* start *

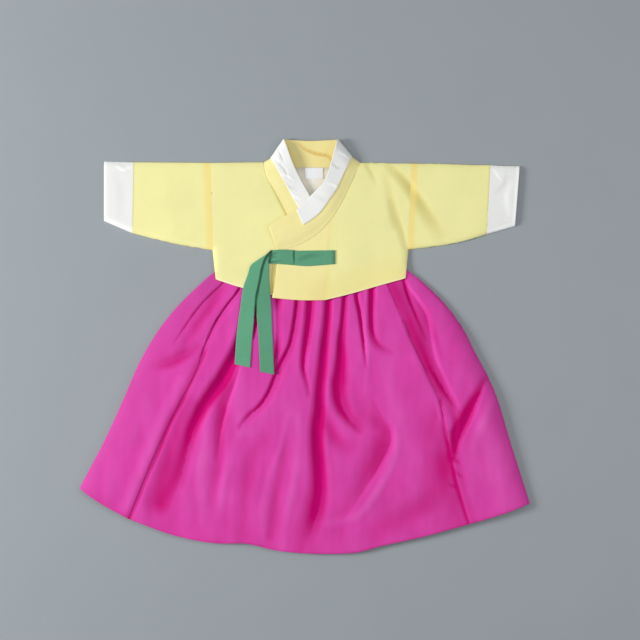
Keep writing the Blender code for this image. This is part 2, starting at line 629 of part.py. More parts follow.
def ribbon():
    band = lay(panel(BAND_LOW, BAND_TOP), over(outer_height, JACKET_SEAM + SEAM_GAP))
    knot = patch(
        curve(*KNOT_LOW), curve(*KNOT_TOP), straight(KNOT_LOW[0], KNOT_TOP[0]),
        straight(KNOT_LOW[-1], KNOT_TOP[-1]),
    )
    front = patch(
        straight(*FRONT_TAIL_END), straight(*FRONT_TAIL_TOP),
        curve(FRONT_TAIL_END[0], (-80, 18), (-83, 81), (-78, 118), (-71, 146), FRONT_TAIL_TOP[0]),
        curve(FRONT_TAIL_END[1], (-56, 18), (-59, 81), (-63, 118), (-62, 146), FRONT_TAIL_TOP[1]),
    )
    back = patch(
        straight(*BACK_TAIL_END), straight(*BACK_TAIL_TOP),
        curve(BACK_TAIL_END[0], (-118, 18), (-111, 81), (-105, 118), (-95, 139), BACK_TAIL_TOP[0]),
        curve(BACK_TAIL_END[1], (-91, 18), (-84, 81), (-78, 112), (-74, 140), BACK_TAIL_TOP[1]),
    )
    wall("goreum_band", band, (6, 5), TRIM_CLOTH, GREEN)
    wall("goreum_knot", lay(knot, knot_height), (5, 2), TRIM_CLOTH, GREEN)
    wall("goreum_tail_front", lay(front, front_tail_height), (2, 14), TRIM_CLOTH, GREEN)
    wall("goreum_tail_back", lay(back, tail_height), (2, 14), TRIM_CLOTH, GREEN)


def clear_scene():
    for obj in list(bpy.data.objects):
        bpy.data.objects.remove(obj, do_unlink=True)


def main():
    clear_scene()
    garment = bpy.data.collections.new(COLLECTION)
    bpy.context.scene.collection.children.link(garment)
    skirt_back()
    skirt_front()
    waistband()
    jacket_back()
    inner_front()
    outer_front()
    sleeves()
    collar()
    neck_inside()
    ribbon()


main()
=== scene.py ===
"""Child's hanbok laid flat, dressed on its fixed frame: jacket, pleated skirt and ribbon tie.

Sizes and places are in millimetres and become metres when a mesh is filled. +Y points to the neck
and +Z up from the surface. Left and right are the viewer's, looking down on the front.
"""

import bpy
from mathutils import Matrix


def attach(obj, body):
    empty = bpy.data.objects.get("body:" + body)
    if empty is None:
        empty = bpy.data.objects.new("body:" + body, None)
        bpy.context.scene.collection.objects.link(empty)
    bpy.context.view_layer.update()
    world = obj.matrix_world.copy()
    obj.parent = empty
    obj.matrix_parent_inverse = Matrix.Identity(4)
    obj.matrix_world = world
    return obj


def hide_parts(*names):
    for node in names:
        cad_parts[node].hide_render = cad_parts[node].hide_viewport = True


bl_info = {
    "name": "Child's hanbok laid flat",
    "version": (1, 0, 0),
    "blender": (4, 5, 0),
    "location": "3D View > Sidebar > Hanbok",
    "description": "Lays out the cloth pieces of a child's jacket and pleated skirt",
    "category": "Add Mesh",
}

import math
from collections import namedtuple

import bpy
import numpy as np
from mathutils import Vector, noise

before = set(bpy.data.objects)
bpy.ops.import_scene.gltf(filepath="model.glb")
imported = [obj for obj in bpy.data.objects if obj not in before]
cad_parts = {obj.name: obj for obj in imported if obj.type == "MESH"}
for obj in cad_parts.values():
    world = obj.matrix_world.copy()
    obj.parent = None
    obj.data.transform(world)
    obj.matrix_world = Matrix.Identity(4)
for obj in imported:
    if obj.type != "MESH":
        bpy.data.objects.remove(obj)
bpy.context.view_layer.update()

MM = 0.001

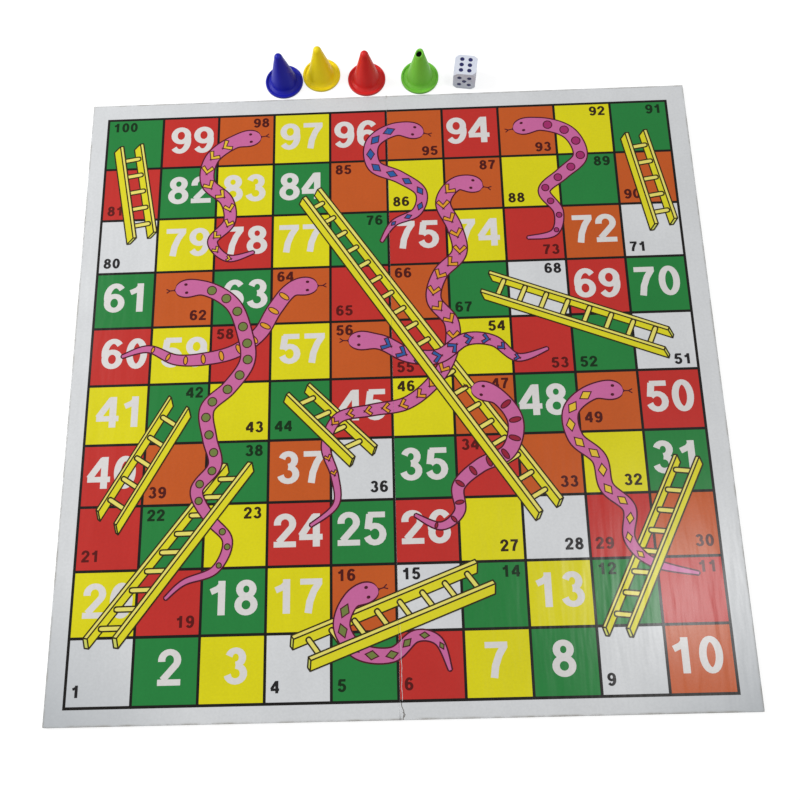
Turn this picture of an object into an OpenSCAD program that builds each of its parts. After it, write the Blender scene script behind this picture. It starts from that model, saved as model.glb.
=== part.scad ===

* end *

#### THE EXERCISE
From the records above, repeat exactly the lines from the one with "5), TRIM_CLOTH, GREEN)" through the one with "if empty is", both included.

#### RESPONSE TO THE EXERCISE
    wall("goreum_band", band, (6, 5), TRIM_CLOTH, GREEN)
    wall("goreum_knot", lay(knot, knot_height), (5, 2), TRIM_CLOTH, GREEN)
    wall("goreum_tail_front", lay(front, front_tail_height), (2, 14), TRIM_CLOTH, GREEN)
    wall("goreum_tail_back", lay(back, tail_height), (2, 14), TRIM_CLOTH, GREEN)


def clear_scene():
    for obj in list(bpy.data.objects):
        bpy.data.objects.remove(obj, do_unlink=True)


def main():
    clear_scene()
    garment = bpy.data.collections.new(COLLECTION)
    bpy.context.scene.collection.children.link(garment)
    skirt_back()
    skirt_front()
    waistband()
    jacket_back()
    inner_front()
    outer_front()
    sleeves()
    collar()
    neck_inside()
    ribbon()


main()
=== scene.py ===
"""Child's hanbok laid flat, dressed on its fixed frame: jacket, pleated skirt and ribbon tie.

Sizes and places are in millimetres and become metres when a mesh is filled. +Y points to the neck
and +Z up from the surface. Left and right are the viewer's, looking down on the front.
"""

import bpy
from mathutils import Matrix


def attach(obj, body):
    empty = bpy.data.objects.get("body:" + body)
    if empty is None:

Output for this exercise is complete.